AIが進化すると、予報官や気象予報士はいなくなる? 気象庁と民間気象会社の答えは「ノー」、その理由とは
「私の経験上、AIで2~3割くらいは精度が良くなっている」。予報精度に定評のある民間気象会社「ウェザーニューズ」(千葉市)予報センターのチームリーダー坂本晃平さんは、そう話す。 ウェザー社も積極的にAIを利用してきた。雨雲の予測の範囲を5キロ四方から250メートル四方に細かくすることなど、既に深層学習を導入した事例もある ただ、気象庁と同様に情報を出すときは最終的に人の目でチェックする。今後もAIが気象予報士に完全に取って代わるとは想定しておらず、むしろ、気象予報士がAIを使う側だとする。 例えば、気圧配置の解説。経験のある気象予報士であれば、同じような気圧配置が「いつ」「どんな災害につながったか」、頭の中に蓄積があり説明できるが、若い気象予報士には難しい場合がある。ウェザー社では、AIに過去の気圧配置を学習させ、同じような配置を探せるようにしたことで、経験の浅い気象予報士でも過去の事例を参考にしやすくなった。
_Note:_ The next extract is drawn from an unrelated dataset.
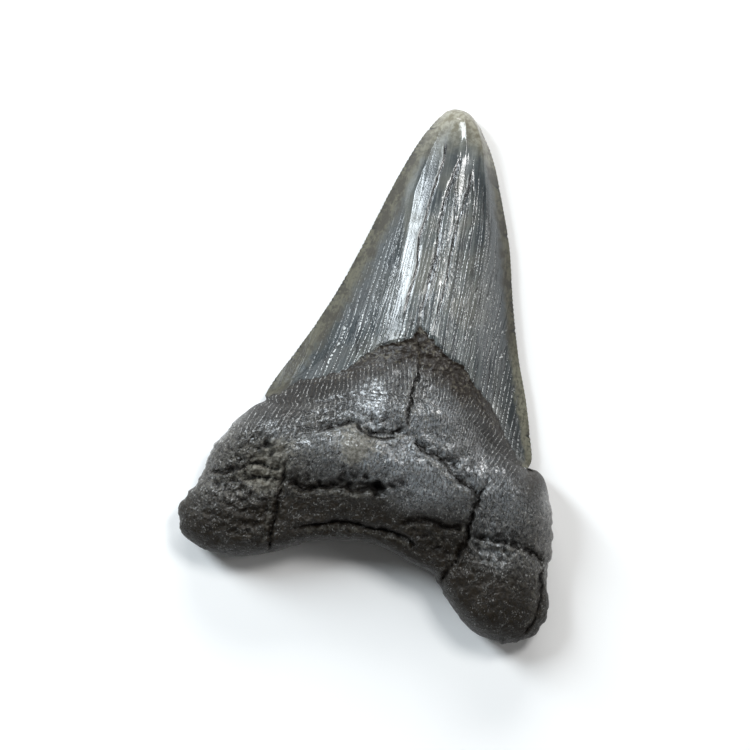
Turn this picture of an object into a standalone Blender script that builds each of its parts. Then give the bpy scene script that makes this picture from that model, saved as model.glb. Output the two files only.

「ウェザー社には気象予報士がたくさんいる。その膨大な経験則から新しいAIの使い道を発見でき、善しあしも判断できる」。テクニカルディレクターの西祐一郎さんはAIとの共存に自信を見せる。 ▽一人一人の天気予報 ウェザー社の売りは、気象庁がサービスしきれないきめ細かい情報の提供だ。 「『何着たらいいですか?』。その答えは、寒がりもいれば、暑がりもいるので人によって違う。さすがに予報士が一人一人にコメントするのは不可能。生成AIを使えば今後、個々に対応したサービスを提供できる可能性がある」。西さんは、AIで個人個人や会社ごとのニーズに合った予報が実現できるのではないかと考えている。 今日は大阪出張、天気はどう? 「新大阪駅に着いて30分後くらいに小雨が降り、気温も下がります。あなたは寒がりだから1枚羽織るものを持っていった方がいいかもしれません」。 AIとうまく共存すれば、そんな天気予報の未来が待っているかもしれない。